Welcome to the Modula docs!¶
Modula is a deep learning library and a deep learning theory built hand-in-hand. Modula disentangles complex neural networks and turns them into structured mathematical objects called modules. This makes training easier and also provides tools for understanding the properties of the trained network.

Modula instantiates a set of theoretical ideas that I refer to as metrized deep learning. The central idea behind metrized deep learning is to equip all spaces inside a neural network with meaningful distance measures: this includes the activation spaces, the individual tensor spaces as well as the overall weight space. There are a few advantages to building neural networks in Modula:
Modula automatically builds duality-based training algorithms: think Muon optimizer for any architecture.
Scaling is built directly into the fabric of the library, giving you learning rate transfer across various architectural dimensions.
Modula lets you train networks with automatically constructed Lipschitz certificates—in both inputs and weights.

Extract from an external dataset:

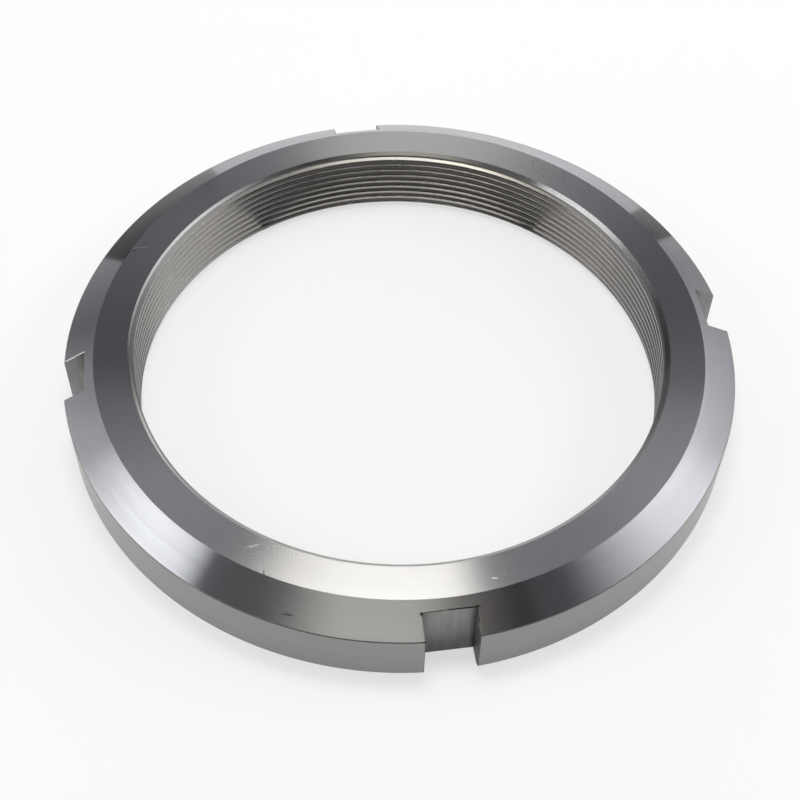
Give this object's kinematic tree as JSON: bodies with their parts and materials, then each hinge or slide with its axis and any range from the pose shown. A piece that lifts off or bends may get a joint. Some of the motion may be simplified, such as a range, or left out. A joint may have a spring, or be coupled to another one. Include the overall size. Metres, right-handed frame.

Modula helps you understand and control the basic numerical properties of your activations, weights and updates.
About these docs¶
I’m currently in the process of overhauling these docs. But the idea is to create a central place to learn about the theory, algorithms and code behind Modula. I hope that this will help inspire further research into metrized deep learning.
If something is unclear, first check the FAQ, but then consider starting a GitHub issue, making a pull request or reaching out by email. Then we can improve the docs for everyone.
Citing the docs¶
The docs currently contain some original research contributions not published anywhere else—in particular, the section on manifold duality maps and the experiment on weight erasure. If you want to cite the docs, here’s some BibTeX:
@misc{modula-docs,
author = {Jeremy Bernstein},
title = {The Modula Docs},
url = {https://docs.modula.systems/},
year = 2025
}